9 années de lutte acharnée
La lutte des Goodyear pour empêcher la fermeture du site de fabrication de pneus date en réalité de très longtemps, avec au départ des victoires judiciaires successives. A l’automne 2007, les salariés refusent par référendum le passage aux horaires 4X8 qu’on veut leur imposer au nom de la « productivité ». A quelques 80 kilomètres de là, les 1230 salariés de Continental avaient accepté un accord du même genre qui n’avait nullement empêché le groupe de fermer le site plus tard. On connait la lutte des « Conti » qui s’en est suivie. Et plusieurs années plus tard, le tribunal des prudhommes condamnait le plan de licenciement Continental pour « défaut de motif économique » et non-respect de l’obligation de reclassement. Autrement dit, ce sont les salariés en lutte (avec déjà des scènes de révolte qui ont valu des condamnations et des amendes) qui avaient raison…mais trop tard.
Aussi les Goodyear ne voulaient pas s’en laisser compter par une multinationale US qui veut fermer l’usine après avoir promis qu’une partie des activités seraient conservées (pneus agricoles) si un repreneur l’acceptait moyennant des départs volontaires. Une bagarre s’ensuit alors contre le prétendu repreneur Titan, dont le PDG Maurice Taylor s’est illustré par des discours d’insultes des syndicalistes accusés d’être des « barjots » et des travailleurs accusés de « ne rien foutre ». En 2013, la direction refuse un projet de SCOP mis au point par les salariés. Titan refait une nouvelle « offre » : licencier tout le monde et réembaucher ensuite 333 personnes, ce qui est totalement hors des cadres du Code du travail en France. Le dossier s’enlise jusqu’en 2014 où 1143 salariés étaient menacés.

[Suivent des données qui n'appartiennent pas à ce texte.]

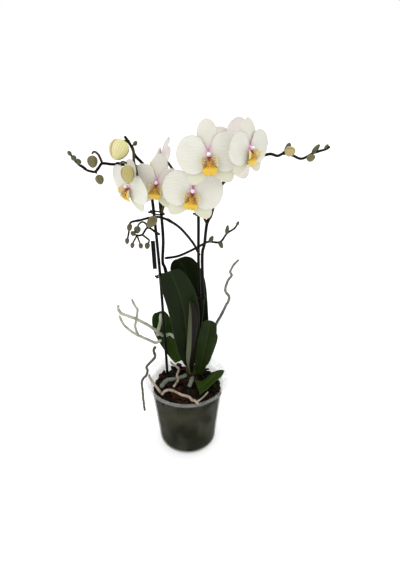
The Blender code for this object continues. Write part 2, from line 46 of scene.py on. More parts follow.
def smoothRoute(points, steps):
    # places on a Catmull-Rom curve through the route, both ends included
    knots = [Vector(place) for place in points]
    knots = [knots[0]] + knots + [knots[-1]]
    places = []
    for before, first, last, after in zip(knots, knots[1:], knots[2:], knots[3:]):
        for step in range(steps):
            t = step / steps
            places.append(0.5 * (
                2 * first + (last - before) * t
                + (2 * before - 5 * first + 4 * last - after) * t ** 2
                + (3 * first - before - 3 * last + after) * t ** 3
            ))
    places.append(knots[-1])
    return places


def newPiece(name, body, replaced, materials):
    # a bmesh becomes a finished piece that rides on the root and stands for its CAD nodes
    name = name.replace("_", "")
    mesh = bpy.data.meshes.new(name)
    body.to_mesh(mesh)
    body.free()
    mesh.shade_smooth()
    for material in materials:
        mesh.materials.append(material)
    piece = bpy.data.objects.new(name, mesh)
    bpy.context.scene.collection.objects.link(piece)
    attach(piece, "root")
    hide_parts(*replaced)
    return piece


def thicken(piece, thickness, backSlot=0):
    # a sheet gets its thickness both ways from its middle; its back takes another material
    shell = piece.modifiers.new("thickness", "SOLIDIFY")
    shell.thickness = thickness * mm
    shell.offset = 0
    shell.material_offset = backSlot
    shell.use_even_offset = False


def roundOff(piece):
    smooth = piece.modifiers.new("smooth", "SUBSURF")
    smooth.levels = 1
    smooth.render_levels = 1


def sweep(body, points, radii, sides=10, rough=0.0, grain=0.25, materialIndex=0):
    # a ring drawn out along the points with a round end at each side; rough makes it knobbly
    ends = [(0.35, 0.8), (0.78, 0.45)]  # share of the radius, and how far past the end
    stations = []
    first = (points[1] - points[0]).normalized()
    last = (points[-1] - points[-2]).normalized()
    for share, past in ends:
        stations.append((points[0] - first * radii[0] * past, radii[0] * share))
    stations += list(zip(points, radii))
    for share, past in reversed(ends):
        stations.append((points[-1] + last * radii[-1] * past, radii[-1] * share))
    ring = bmesh.ops.create_circle(body, cap_ends=False, segments=sides, radius=1)["verts"]
    edges = [edge for edge in body.edges if edge.verts[0] in ring and edge.verts[1] in ring]
    heading = Vector((0, 0, 1))
    turn = Quaternion()
    lastMatrix = Matrix.Identity(4)
    rings = []
    for index, (place, radius) in enumerate(stations):
        ahead = stations[min(index + 1, len(stations) - 1)][0] - stations[max(index - 1, 0)][0]
        ahead.normalize()
        turn = heading.rotation_difference(ahead) @ turn
        heading = ahead
        matrix = (
            Matrix.Translation(place * mm) @ turn.to_matrix().to_4x4()
            @ Matrix.Diagonal((radius * mm, radius * mm, radius * mm, 1))
        )
        if index:
            made = bmesh.ops.extrude_edge_only(body, edges=edges)["geom"]
            ring = [part for part in made if isinstance(part, bmesh.types.BMVert)]
            edges = [
                part for part in made
                if isinstance(part, bmesh.types.BMEdge) and part.verts[0] in ring and part.verts[1] in ring
            ]
        bmesh.ops.transform(body, matrix=matrix @ lastMatrix.inverted(), verts=ring)
        lastMatrix = matrix
        rings.append((ring, place * mm))
    for ring, centre in rings:
        for vert in ring:
            bump = noise.noise(vert.co / mm * grain) + 0.5 * noise.noise(vert.co / mm * grain * 3.1)
            vert.co += (vert.co - centre) * rough * bump
            for face in vert.link_faces:
                face.material_index = materialIndex
    for ring, _ in (rings[0], rings[-1]):
        bmesh.ops.pointmerge(body, verts=ring, merge_co=sum((vert.co for vert in ring), Vector()) / len(ring))


def taper(first, last, count):
    return [first + (last - first) * index / (count - 1) for index in range(count)]


def colourFaces(verts, materialIndex):
    for face in {face for vert in verts for face in vert.link_faces}:
        face.material_index = materialIndex


def closeUp(body):
    bmesh.ops.remove_doubles(body, verts=body.verts, dist=0.005 * mm)
    bmesh.ops.recalc_face_normals(body, faces=body.faces)


def addNode(tree, kind, inputs=None, **settings):
    # a shader node; an input that is a socket is linked, any other is set
    node = tree.nodes.new(kind)
    for key, value in settings.items():
        setattr(node, key, value)
    for key, value in (inputs or {}).items():
        if isinstance(value, bpy.types.NodeSocket):
            tree.links.new(value, node.inputs[key])
        else:
            node.inputs[key].default_value = value
    return node


def mixColour(tree, factor, first, second):
    node = addNode(tree, "ShaderNodeMix", data_type="RGBA")
    for index, value in ((0, factor), (6, first), (7, second)):
        if isinstance(value, bpy.types.NodeSocket):
            tree.links.new(value, node.inputs[index])
        else:
            node.inputs[index].default_value = (*value, 1) if index else value
    return node.outputs[2]


def rampValue(tree, value, low, high, first=0.0, last=1.0):
    node = addNode(tree, "ShaderNodeMapRange", {
        "Value": value, "From Min": low, "From Max": high, "To Min": first, "To Max": last})
    return node.outputs["Result"]


def maths(tree, operation, first, second=0.0):
    return addNode(tree, "ShaderNodeMath", {0: first, 1: second}, operation=operation).outputs[0]


def times(tree, value, amount):
    return maths(tree, "MULTIPLY", value, amount)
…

C’est le 6 janvier 2014, en pleine situation d’incertitude (on était à la veille de la fermeture) et d’arrogance de Maurice Taylor, qu’une assemblée générale est convoquée en passant de fait par-dessus la CGT par la direction de l’usine. Et ce sont les salariés qui se sont mis en colère contre deux cadres en les retenant sans violence pendant 30 heures. Mourad Laffitte, qui a réalisé un film sur les neuf ans de lutte des Goodyear (intitulé « Liquidation », sorti au printemps 2016), raconte : « C’est clair, quand on lit les PV d’audition, les deux directeurs disent que s’il n’y avait pas eu la CGT, ils se faisaient tuer. Mickaël Wamen s’est fait piéger sur ce coup-là. Quand il apprend qu’il y a un plan social, il demande un rendez-vous avec le directeur, qui lui dit : « L’usine est fermée pendant quatre jours. On se voit lundi matin ». Le lundi, Mickaël a rendez-vous à 10h, il arrive à 9h30 devant le bureau du directeur, et la secrétaire lui dit que le directeur n’est pas là, qu’il est avec les ouvriers. Donc il a convoqué tous les ouvriers avec les DRH sans passer par les syndicalistes, et c’est là que les mecs ont pêté un boulon. Les chaises ont volé, la scène est dans le film. Moi je n’appelle pas cela une séquestration…[…]. J’étais là et Mickaël disait : « ne tombez pas dans le piège, ils n’attendent qu’une chose, c’est la violence».
Quant à la colère et des gestes de violence, il faut restituer le contexte : Goodyear gagnait peut-être un peu moins sur cette usine, mais le groupe restait bénéficiaire largement. Il cherchait surtout à délocaliser la production de pneus vers d’autres pays, « parce qu’ils utilisaient des produits chimiques qui empoisonnaient les ouvriers » explique Mourad Laffitte, et que les produits de substitution sont bien plus chers.
Et il faut le redire : les deux cadres ont ensuite retiré leur plainte en partie civile, ainsi que l’entreprise, bien avant la condamnation des 8 de Goodyear. C’est donc le parquet qui a poursuivi, probablement sur instruction venue d’en haut. Aujourd’hui encore, seule une très petite proportion des Goodyear a retrouvé un emploi.
Mais en haut lieu, ils veulent punir la lutte des classes.